The news is filled with photos of starving people, especially children. How do I protect my children from hunger? A one year supply of basic shelf-stable foods, such as wheat, rice, beans, pasta and oats, stashed away in your own home may just protect your family from hunger when disaster strikes.
You purchase health insurance, life insurance and car insurance. Perhaps it is time to invest in hunger insurance. Food stored in your home can protect you from hunger during personal economic challenges, short-term price increases, food shortages, as well as other crises.
Food storage can reduce your monthly food bill, prepare you to thrive during challenging times and give you a wonderful sense of security. It is possible to purchase a one year supply of staples for less than you might think. Wheat, rice, beans, sugar, oats and pasta can all last 25-30 years when packaged for long-term storage and stored appropriately. Read our post 8 Food Storage Enemies and How to Slay Them to learn how to optimize the shelf-life of your stored foods.
Food Storage is Important to Children
- We are teaching our children and grandchildren to live a provident lifestyle.
- We instill confidence that regardless of the challenges we face, our family will ride out the adventure. Stories of earthquakes, severe weather, war, etc. frighten children. When our children hear a frightening story on the news we frequently hear a response, “Sad for those people, but we’ll be fine because we have our food storage.” There is more to it than that, but it puts their little minds at ease because food storage is concrete. They can see it, touch it and best of all, eat it.
- We build loving relationships through hard work and sacrifice. Valuable skills are learned as we grow and preserve our harvest.
Start by Stocking Up on the Foods You Eat Everyday
We recommend starting to build your food storage by stocking up on shelf stable foods that your family enjoys. A 3-month supply of every day foods can help get you through some of the challenges that life sends your way. Check out our post 3 Month Supply of Food: Amazing Peace of Mind for some great ideas to get you started.
We spend significantly less on groceries because we have food storage. When ketchup goes on sale, I buy a couple of cases so that for the next year I don’t have to buy ketchup at the regular price.
Recently we bought a few cases of brownie mix at 88 cents each. The regular price is $1.50 a box. Can you see how stocking up may require a little more cash up front, but it saves a fortune in the long run?
Another great benefit of a well-stocked pantry is the gas money you save by not having to make those spontaneous trips to the grocery store when you run out of an item. You have your own little grocery store at home. Fewer trips also means less impulse purchases, another money saver.

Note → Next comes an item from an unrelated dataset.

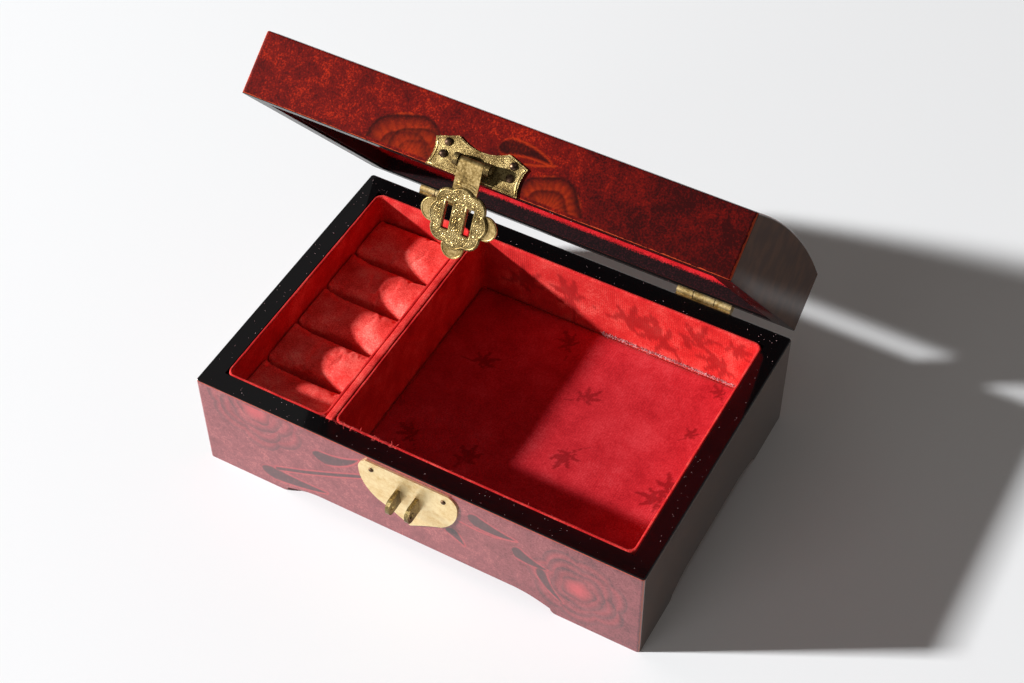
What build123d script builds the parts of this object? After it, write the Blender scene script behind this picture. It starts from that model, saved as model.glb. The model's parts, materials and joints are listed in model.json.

Build a Supply of Basic Staples
Next, start to acquire some basic staples packaged for longer term storage. Red beans, black beans, pinto beans, white rice, wheat, pasta, dried potatoes, dried onions or other long term storage items when properly packaged can store for 25-30 years. Dehydrated or freeze dried fruits and vegetables are a great addition to your foods stores once you have the basics.
If you are wanting to learn how to build your long term food supply including what and how much per person, our post Long Term Food Storage: Creative Solutions to Build a Critical Asset will help you understand the nuts and bolts of accomplishing the job.
Learn where to store all that food at Ingenious Places to Store Your Emergency Food Supply and let us show you some great ideas from some of our friends. You will find answers to many of your challenging questions about where to store your food.
Think about this. If you can spend $20 per person per month, you can easily accumulate a one year supply of basic necessities within two years for each member of your family. The goal for basic survival rations is about 300 pounds of grain and 60 pounds of legumes per person per year. Dried fruits and vegetables are a wonderful addition to these basics.
You can purchase these items online or at a local emergency preparedness store. I’ve noticed that several grocery stores, including Wal-Mart, have started carrying some longer term storage items in #10 cans.
It is always best to rotate your staples, but it is not necessary. You can store a one-year supply of basic life-sustaining foods under a twin size bed. Think about it. That is hunger insurance for the child that sleeps in that bed until after they are in college. What a fantastic investment!
Occasionally, you may have an insurance policy that you allow the coverage to lapse due to financial restraints. Hunger insurance is the one policy you can eat when financial woes knock at your door. A well-stocked pantry can help lessen the impact of many of lives little emergencies.
Develop a plan to build a family food store which will take care of your own needs with a little extra to share with those in need. If you hate Lima beans, don’t store them. Store what you eat, eat what you store!
Try experimenting with some basics. You may be surprised how tasty they can be. Take small consistent steps and you will be amazed what you can accomplish.